Aim:
Return every entry exactly as written.

═════ Given information ═════

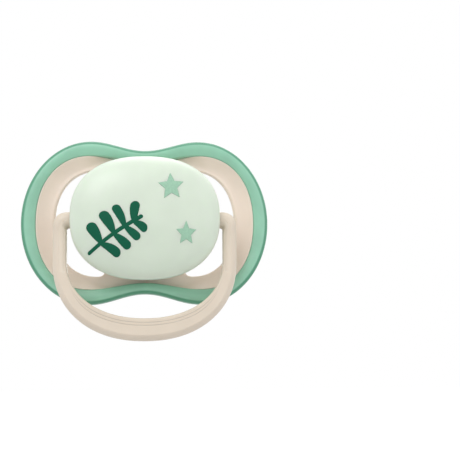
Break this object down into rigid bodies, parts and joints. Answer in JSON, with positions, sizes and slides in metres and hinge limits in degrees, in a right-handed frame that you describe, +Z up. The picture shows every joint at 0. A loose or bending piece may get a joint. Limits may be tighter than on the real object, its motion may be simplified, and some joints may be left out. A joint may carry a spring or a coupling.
{
  "type": "pacifier",
  "caption": "Baby pacifier with a dished butterfly shield and soft rim, side vents, hollow printed knob, swinging D-shaped handle and a soft bulb nipple.",
  "frame": {"origin": "on the nipple's axis, where it leaves the back face of the shield", "axes": "+Z up as worn, with the handle hanging to -Z; +X to the right seen from the front, along the handle's pins; +Y along the nipple, into the mouth"},
  "size_m": [0.06, 0.0478, 0.0488],
  "materials": {
    "plate": "satin moulded beige",
    "rim": "soft translucent green, semi-gloss",
    "silicone": "frosted bulb, clear neck",
    "plug": "satin natural",
    "knob": "satin, milky mint, glow-in-the-dark kind",
    "handle": "satin moulded beige",
    "dark_ink": "printed dark green",
    "pale_ink": "printed mint green"
  },
  "bodies": {
    "shield": {"shield_plate": "plate", "shield_rim": "rim", "nipple": "silicone", "nipple_plug": "plug", "knob": "knob", "leaf_print": "dark_ink", "large_star_print": "pale_ink", "small_star_print": "pale_ink"},
    "handle": {"handle": "handle"}
  },
  "joints": [
    {"name": "handle_swing", "type": "hinge", "parent": "shield", "child": "handle", "pos_m": [0, -0.0078, 0], "axis": [-1, 0, 0], "range_deg": [-7, 187]}
  ]
}
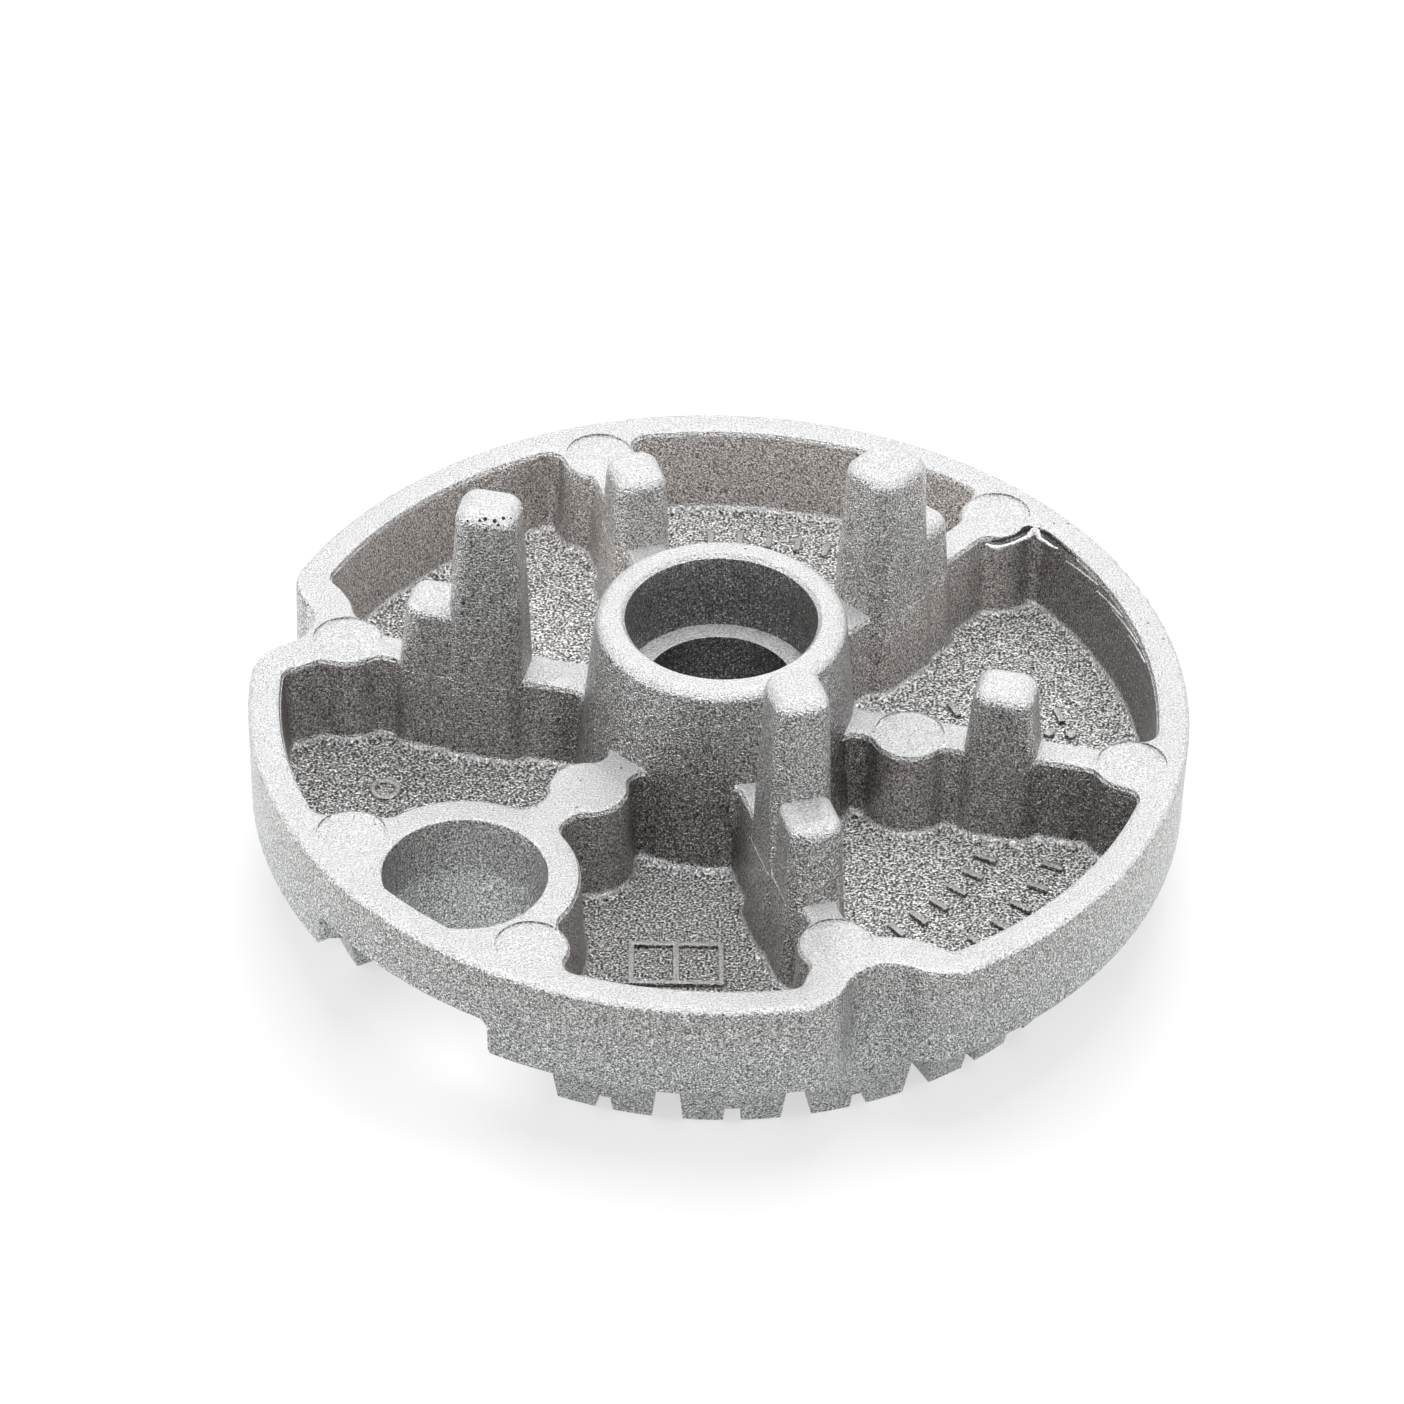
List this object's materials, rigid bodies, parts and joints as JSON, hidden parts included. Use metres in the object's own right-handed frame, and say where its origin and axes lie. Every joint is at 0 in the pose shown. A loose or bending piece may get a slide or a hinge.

═════

Response to the exercise:
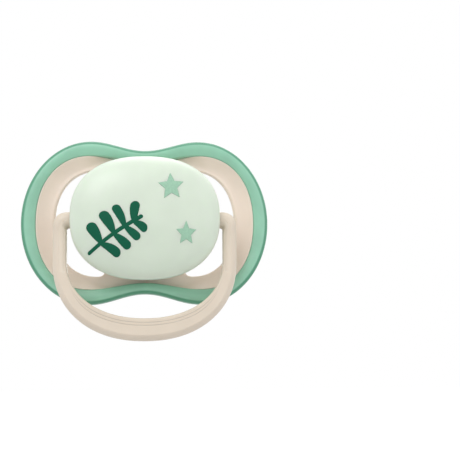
Break this object down into rigid bodies, parts and joints. Answer in JSON, with positions, sizes and slides in metres and hinge limits in degrees, in a right-handed frame that you describe, +Z up. The picture shows every joint at 0. A loose or bending piece may get a joint. Limits may be tighter than on the real object, its motion may be simplified, and some joints may be left out. A joint may carry a spring or a coupling.
{
  "type": "pacifier",
  "caption": "Baby pacifier with a dished butterfly shield and soft rim, side vents, hollow printed knob, swinging D-shaped handle and a soft bulb nipple.",
  "frame": {"origin": "on the nipple's axis, where it leaves the back face of the shield", "axes": "+Z up as worn, with the handle hanging to -Z; +X to the right seen from the front, along the handle's pins; +Y along the nipple, into the mouth"},
  "size_m": [0.06, 0.0478, 0.0488],
  "materials": {
    "plate": "satin moulded beige",
    "rim": "soft translucent green, semi-gloss",
    "silicone": "frosted bulb, clear neck",
    "plug": "satin natural",
    "knob": "satin, milky mint, glow-in-the-dark kind",
    "handle": "satin moulded beige",
    "dark_ink": "printed dark green",
    "pale_ink": "printed mint green"
  },
  "bodies": {
    "shield": {"shield_plate": "plate", "shield_rim": "rim", "nipple": "silicone", "nipple_plug": "plug", "knob": "knob", "leaf_print": "dark_ink", "large_star_print": "pale_ink", "small_star_print": "pale_ink"},
    "handle": {"handle": "handle"}
  },
  "joints": [
    {"name": "handle_swing", "type": "hinge", "parent": "shield", "child": "handle", "pos_m": [0, -0.0078, 0], "axis": [-1, 0, 0], "range_deg": [-7, 187]}
  ]
}
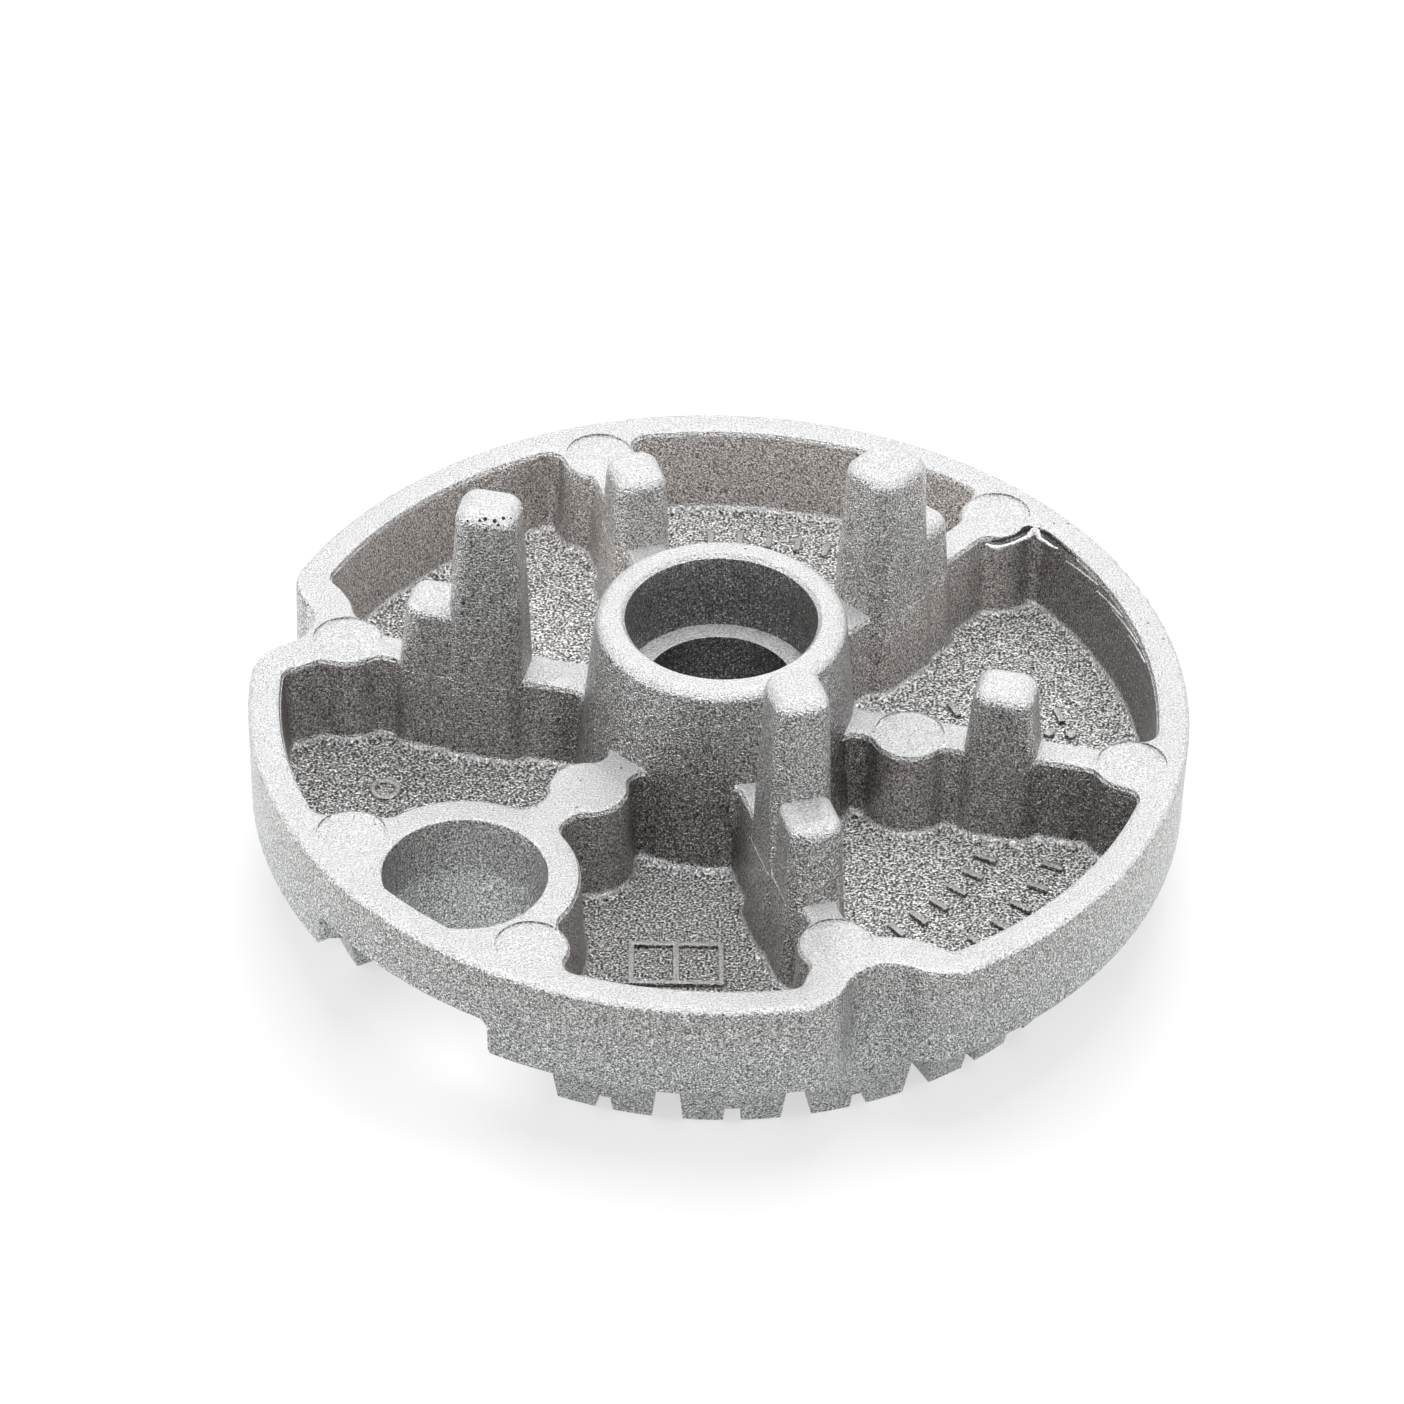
List this object's materials, rigid bodies, parts and joints as JSON, hidden parts included. Use metres in the object's own right-handed frame, and say where its origin and axes lie. Every joint is at 0 in the pose shown. A loose or bending piece may get a slide or a hinge.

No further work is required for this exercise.